__Exercise brief__
Show all lines that include the string "joints"; copy each one.

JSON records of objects
■ ■ ■ ■ ■ ■ ■

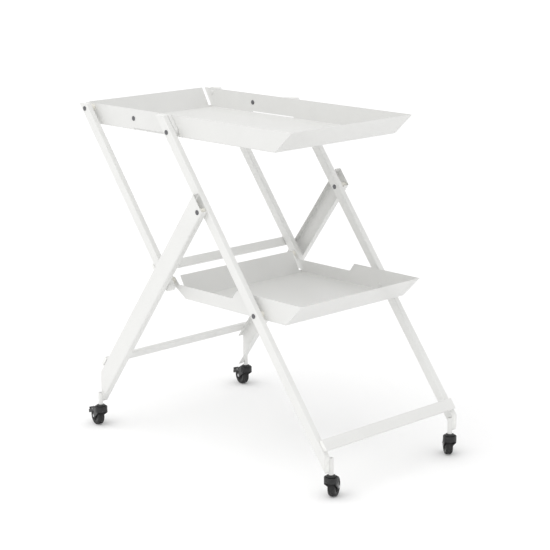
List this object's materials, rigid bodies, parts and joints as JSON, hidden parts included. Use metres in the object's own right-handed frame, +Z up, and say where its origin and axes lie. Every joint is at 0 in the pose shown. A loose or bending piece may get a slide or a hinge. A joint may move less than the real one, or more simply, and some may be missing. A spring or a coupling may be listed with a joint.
{
  "type": "folding salon trolley",
  "caption": "Folding rolling trolley: two white pressed-steel trays with flared ends, one above the other, on crossed folding leg frames with swivel casters.",
  "frame": {"origin": "on the floor, under the middle of the trolley's length and width", "axes": "+X to the front, where the front legs' feet are; +Y to the left; +Z up"},
  "size_m": [0.9562, 0.5845, 0.884],
  "materials": {
    "tray_coat": "white powder coat, satin",
    "frame_coat": "white powder coat, satin",
    "rivet_steel": "dull zinc plate",
    "bright_steel": "zinc plate",
    "white_plastic": "moulded, satin",
    "bush_nylon": "natural nylon",
    "black_plastic": "moulded nylon, fine grain",
    "hub_plastic": "moulded nylon",
    "black_tyre": "smooth tread"
  },
  "bodies": {
    "front_frame": {"front_leg_right": "frame_coat", "front_leg_left": "frame_coat", "front_leg_spacer_right": "frame_coat", "front_leg_spacer_left": "frame_coat", "front_leg_plugs": "white_plastic", "front_caster_socket_right": "frame_coat", "front_caster_socket_left": "frame_coat", "front_cross_rail": "frame_coat", "front_rail_plugs": "white_plastic", "cross_rivets": "rivet_steel", "cross_bushes": "bush_nylon", "front_caster_stems": "bright_steel"},
    "upper_tray": {"upper_tray_pan": "tray_coat", "upper_tray_leg_studs": "rivet_steel", "upper_tray_link_rivets": "rivet_steel", "upper_tray_link_bushes": "bush_nylon", "upper_tray_stop_rivets": "rivet_steel"},
    "lower_tray": {"lower_tray_pan": "tray_coat", "lower_tray_leg_rivets": "rivet_steel", "lower_tray_leg_bushes": "bush_nylon", "lower_tray_link_rivets": "rivet_steel", "lower_tray_link_bushes": "bush_nylon"},
    "rear_links": {"rear_link_right": "frame_coat", "rear_link_left": "frame_coat", "rear_link_plugs": "white_plastic", "rear_link_rail": "frame_coat", "link_rail_plugs": "white_plastic"},
    "rear_legs": {"rear_leg_right": "frame_coat", "rear_leg_left": "frame_coat", "rear_leg_rail": "frame_coat", "rear_rail_plugs": "white_plastic", "rear_caster_socket_right": "frame_coat", "rear_caster_socket_left": "frame_coat", "rear_caster_stems": "bright_steel"},
    "front_right_caster": {"front_right_fork": "black_plastic", "front_right_axle": "bright_steel"},
    "front_right_wheel": {"front_right_tyre": "black_tyre", "front_right_hub": "hub_plastic"},
    "front_left_caster": {"front_left_fork": "black_plastic", "front_left_axle": "bright_steel"},
    "front_left_wheel": {"front_left_tyre": "black_tyre", "front_left_hub": "hub_plastic"},
    "rear_right_caster": {"rear_right_fork": "black_plastic", "rear_right_axle": "bright_steel", "rear_right_pedal_pins": "bright_steel"},
    "rear_right_wheel": {"rear_right_tyre": "black_tyre", "rear_right_hub": "hub_plastic"},
    "rear_right_pedal": {"rear_right_brake_pedal": "black_plastic"},
    "rear_left_caster": {"rear_left_fork": "black_plastic", "rear_left_axle": "bright_steel", "rear_left_pedal_pins": "bright_steel"},
    "rear_left_wheel": {"rear_left_tyre": "black_tyre", "rear_left_hub": "hub_plastic"},
    "rear_left_pedal": {"rear_left_brake_pedal": "black_plastic"}
  },
  "joints": [
    {"name": "trolley_fold", "type": "hinge", "parent": "front_frame", "child": "upper_tray", "pos_m": [-0.10612, 0, 0.843], "axis": [0, -1, 0], "range_deg": [0, 127]},
    {"name": "lower_tray_fold", "type": "hinge", "parent": "front_frame", "child": "lower_tray", "pos_m": [0.21407, 0, 0.4181], "axis": [0, -1, 0], "range_deg": [0, 127]},
    {"name": "rear_link_fold", "type": "hinge", "parent": "upper_tray", "child": "rear_links", "pos_m": [-0.44511, 0, 0.872], "axis": [0, -1, 0], "range_deg": [-127, 0]},
    {"name": "rear_leg_fold", "type": "hinge", "parent": "front_frame", "child": "rear_legs", "pos_m": [0.03351, 0, 0.65772], "axis": [0, -1, 0], "range_deg": [0, 71.12]},
    {"name": "front_right_swivel", "type": "hinge", "parent": "front_frame", "child": "front_right_caster", "pos_m": [0.46042, -0.2196, 0.062], "axis": [0, 0, 1], "continuous": true},
    {"name": "front_right_roll", "type": "hinge", "parent": "front_right_caster", "child": "front_right_wheel", "pos_m": [0.45043, -0.2, 0.025], "axis": [-0.891, -0.454, 0], "continuous": true},
    {"name": "front_left_swivel", "type": "hinge", "parent": "front_frame", "child": "front_left_caster", "pos_m": [0.46042, 0.2196, 0.062], "axis": [0, 0, 1], "continuous": true},
    {"name": "front_left_roll", "type": "hinge", "parent": "front_left_caster", "child": "front_left_wheel", "pos_m": [0.44308, 0.23314, 0.025], "axis": [-0.6157, -0.788, 0], "continuous": true},
    {"name": "rear_right_swivel", "type": "hinge", "parent": "rear_legs", "child": "rear_right_caster", "pos_m": [-0.38009, -0.2712, 0.062], "axis": [0, 0, 1], "continuous": true},
    {"name": "rear_right_roll", "type": "hinge", "parent": "rear_right_caster", "child": "rear_right_wheel", "pos_m": [-0.40152, -0.26625, 0.025], "axis": [-0.225, -0.9744, 0], "continuous": true},
    {"name": "rear_right_brake", "type": "hinge", "parent": "rear_right_caster", "child": "rear_right_pedal", "pos_m": [-0.40444, -0.26558, 0.0445], "axis": [-0.225, -0.9744, 0], "range_deg": [0, 7]},
    {"name": "rear_left_swivel", "type": "hinge", "parent": "rear_legs", "child": "rear_left_caster", "pos_m": [-0.38009, 0.2712, 0.062], "axis": [0, 0, 1], "continuous": true},
    {"name": "rear_left_roll", "type": "hinge", "parent": "rear_left_caster", "child": "rear_left_wheel", "pos_m": [-0.40152, 0.27615, 0.025], "axis": [-0.225, -0.9744, 0], "continuous": true},
    {"name": "rear_left_brake", "type": "hinge", "parent": "rear_left_caster", "child": "rear_left_pedal", "pos_m": [-0.40444, 0.27682, 0.0445], "axis": [-0.225, -0.9744, 0], "range_deg": [0, 7]}
  ],
  "couplings": [
    {"joint": "lower_tray_fold", "follows": "trolley_fold", "ratio": 1},
    {"joint": "rear_link_fold", "follows": "trolley_fold", "ratio": -1},
    {"joint": "rear_leg_fold", "follows": "trolley_fold", "ratio": 0.56}
  ]
}
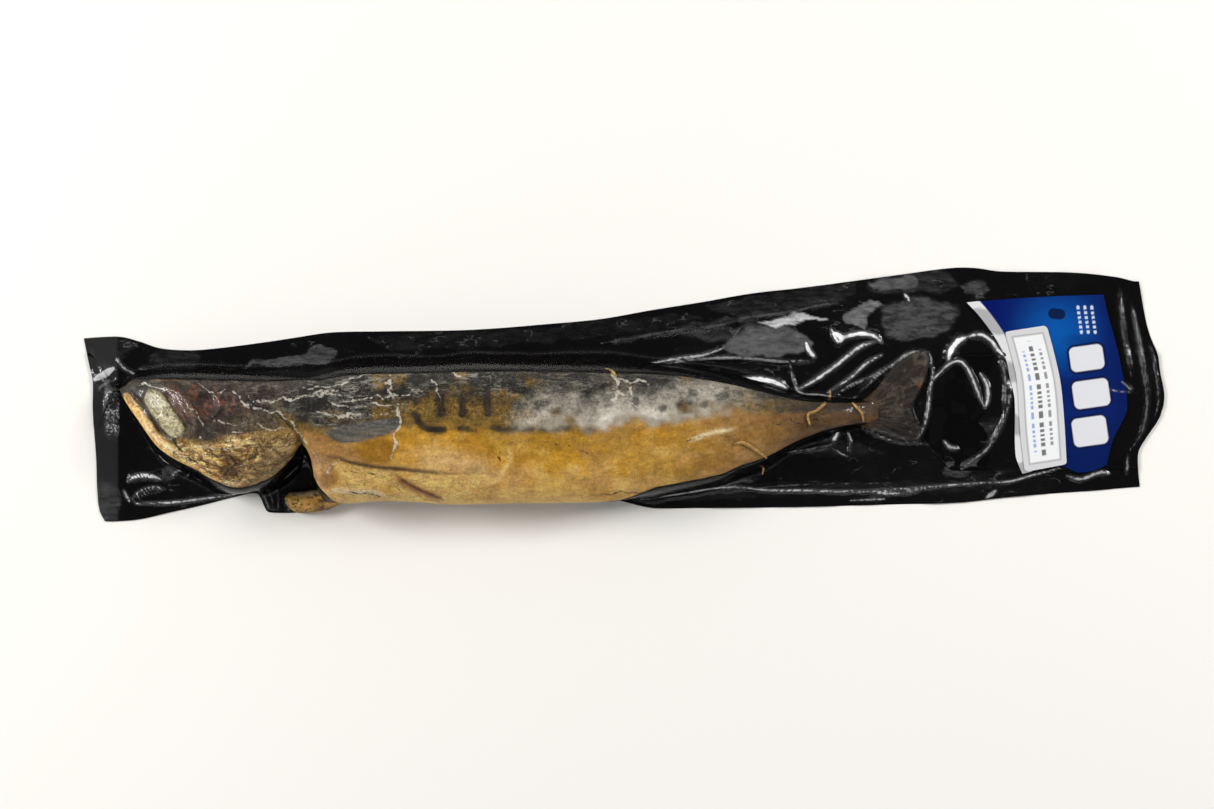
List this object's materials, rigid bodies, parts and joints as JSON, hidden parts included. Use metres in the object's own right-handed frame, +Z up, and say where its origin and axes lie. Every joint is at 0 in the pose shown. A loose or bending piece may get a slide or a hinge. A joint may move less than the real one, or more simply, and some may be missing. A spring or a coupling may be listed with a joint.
{
  "type": "vacuum-packed smoked mackerel",
  "caption": "Whole hot-smoked fish with head and tail, lying on its side between a black back film and a clear front film, with a printed label and a sticker at the tail end.",
  "frame": {"origin": "on the table, under the middle of the pack's bounding box", "axes": "+X from the head end to the tail end of the pack, +Y from the belly to the back of the fish, +Z up from the table"},
  "size_m": [0.486, 0.114, 0.0386],
  "materials": {
    "smoked_skin": "oily golden smoked skin, dark barred back, greyish fat bloom",
    "black_film": "glossy black multilayer film, wrinkled",
    "clear_film": "clear glossy vacuum film, tight and creased",
    "label_print": "blue gradient print with a silver-white edge band, glossy",
    "sticker_paper": "white satin paper with a grey border"
  },
  "bodies": {
    "root": {"mackerel": "smoked_skin", "back_film": "black_film", "front_film": "clear_film", "printed_label": "label_print", "product_sticker": "sticker_paper"}
  },
  "joints": []
}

■ ■ ■ ■ ■ ■ ■

__Result__
List this object's materials, rigid bodies, parts and joints as JSON, hidden parts included. Use metres in the object's own right-handed frame, +Z up, and say where its origin and axes lie. Every joint is at 0 in the pose shown. A loose or bending piece may get a slide or a hinge. A joint may move less than the real one, or more simply, and some may be missing. A spring or a coupling may be listed with a joint.
  "joints": [
List this object's materials, rigid bodies, parts and joints as JSON, hidden parts included. Use metres in the object's own right-handed frame, +Z up, and say where its origin and axes lie. Every joint is at 0 in the pose shown. A loose or bending piece may get a slide or a hinge. A joint may move less than the real one, or more simply, and some may be missing. A spring or a coupling may be listed with a joint.
  "joints": []